As well, the statement of claim says "between 1910 and 1912, 12 individuals were transferred by the [Indian Affairs Department] from the Alexander Band and First Nation to the Sawridge Band and First Nation." Those individuals, it says, were not counted when Treaty 8 was enacted, and therefore "plaintiffs claim entitlement to additional reserve lands of approximately 1,920 acres [768 ha] . . .."
Also, the claim says, financial compensation - in the amount of $2,294.23 - which should have accompanied those individuals, was inadvertently sent to the Driftpile Band "in approximately 1912."
The plaintiffs have never been compensated for this error and are therefore claiming the "$2,294.23 plus interest from the date of the transfer of these moneys . . .."
Further, the band says it handed about 19 ha to the province in 1974 when Highway 88 was being built. The province allegedly promised to transfer 19 ha of reserve land or 56 ha of non-reserve land to the band as payment, but "no lands were transferred by Alberta to the plaintiffs." The province later agreed to compensate the band for the delay, the statement continues, but to date no compensation is forthcoming.
The document says loss of rent and interest from these lands has costit $4 million.The Town of Slave Lake's actions cost the band further when the town built "two streets which encroach upon or cross the plaintiff's reserve." The streets were built without the band's permission or proper surrender of lands, it claims.
Further, it says, somewhere between 1970 and 1986, "the town constructed utility pipelines which encroached upon the plaintiff's reserve." The lines, it adds, carry gas, water and sewer.

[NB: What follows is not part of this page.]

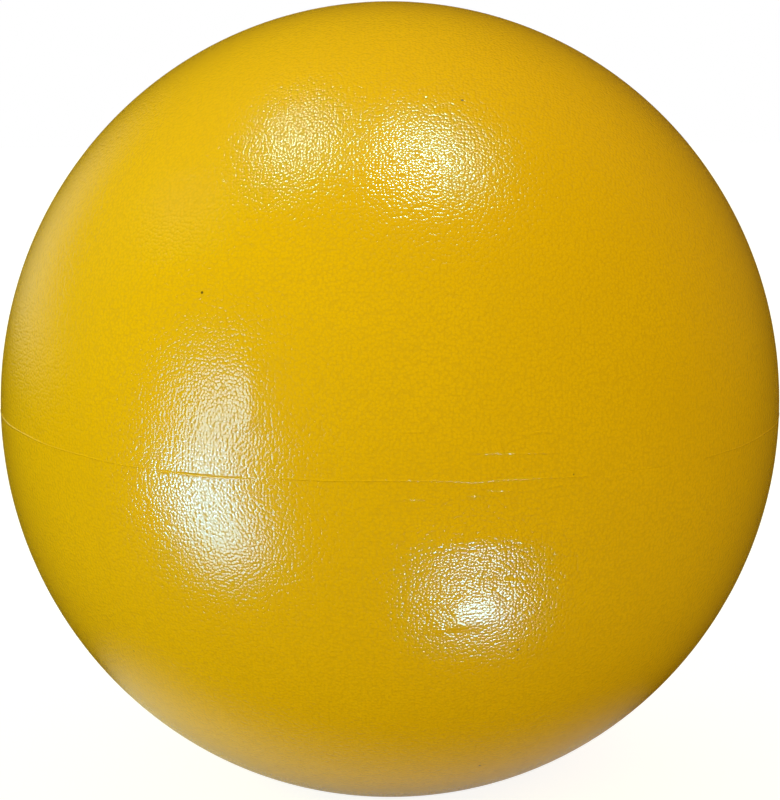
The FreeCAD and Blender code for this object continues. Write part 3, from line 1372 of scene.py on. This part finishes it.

Again, the statement alleges, the "utilities were built without the permission of the plaintiffs and without a proper surrender by the plaintiffs."
It's claiming $1 million in damages for the province's and town's alleged failings in taking land for streets, and another $1 million for loss of "beneficial use of these lands, including loss of rent."
For the destruction of wildlife and other resources, as well as the conversion of natural resources, and for "interference with the Aboriginal use of the land including traditional activities, trap lines . . . and for interference with religious and burial sites and with culture, traditions and spiritual values" it's asking the courts to award $6.5 million to the band.
The band is also asking for $5 billion for long-term suffering as a result of the breaches by defendants over the years, and for the courts to award it interest payments on all the alleged infractions and court costs.